In recent weeks, the Blair Creature has been telling us all how wrong we were on the European issue, seemingly forgetting that not so long ago he urged this country to join the euro, a policy almost every breathing human now realises would have been a disaster. 

Since the election, he has reappeared to gloat over Jeremy Corbyn’s failure and claim that Corbyn’s ‘revolutionary programme’ and ‘Marxist past’ stopped him winning the Election. This is very odd coming from Blair. He has told us before that he was himself once a Trotskyist. 

He has never revealed which particular organisation he joined, although a close friend of his belonged to the International Marxist Group, which called for ‘Victory to the IRA’ and urged its student members to infiltrate and take over the moribund Labour Party in the 1970s, when no vaguely sane person under the age of fifty would have joined it. 

An astonishing number of Mr Blair’s Cabinet were also ‘former’ Marxists – and these are just the ones we know about. And, as we all now know, Blair did indeed give ‘Victory to the IRA’ in his Good Friday surrender to them in 1998 – the fact that it was a surrender is shown by the continued legal pursuit of British soldiers accused of crimes during the Troubles, and the effective mass pardon given to IRA killers, though some people still refuse to see it.

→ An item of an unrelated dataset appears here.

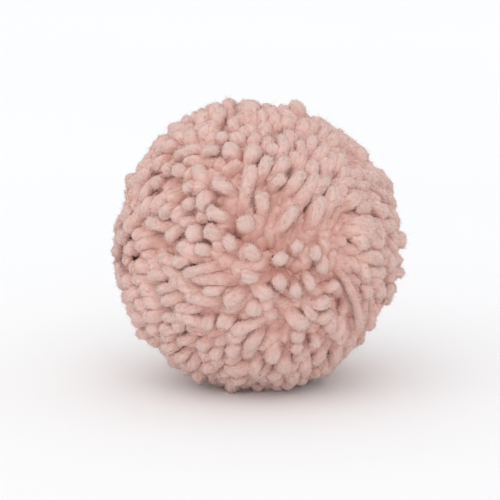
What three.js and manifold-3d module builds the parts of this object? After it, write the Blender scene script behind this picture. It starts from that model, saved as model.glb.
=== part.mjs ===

As for Mr Blair’s other policies – rapid integration in the EU, participation in mad foreign wars, sale of our gold reserves just before the price shot up, a gigantic splurge in welfare and NHS spending way beyond our means, unlimited immigration, fanatical pursuit of political correctness – they are a mixture of zealotry and stupidity, slightly different from Mr Corbyn’s, but only very slightly.

I just wish all those who managed to see the obvious Corbyn threat will one day understand the damage they have allowed Anthony Blair to do by praising him as the ‘moderate’ he never was.

He should be banned from spouting his nonsense because he is an excellent orator and manages to persuade decent folk that he is the voice of moderation and reason.

He is most definitely not I’m afraid. He is a very nasty man with a great deal of blood on his hands.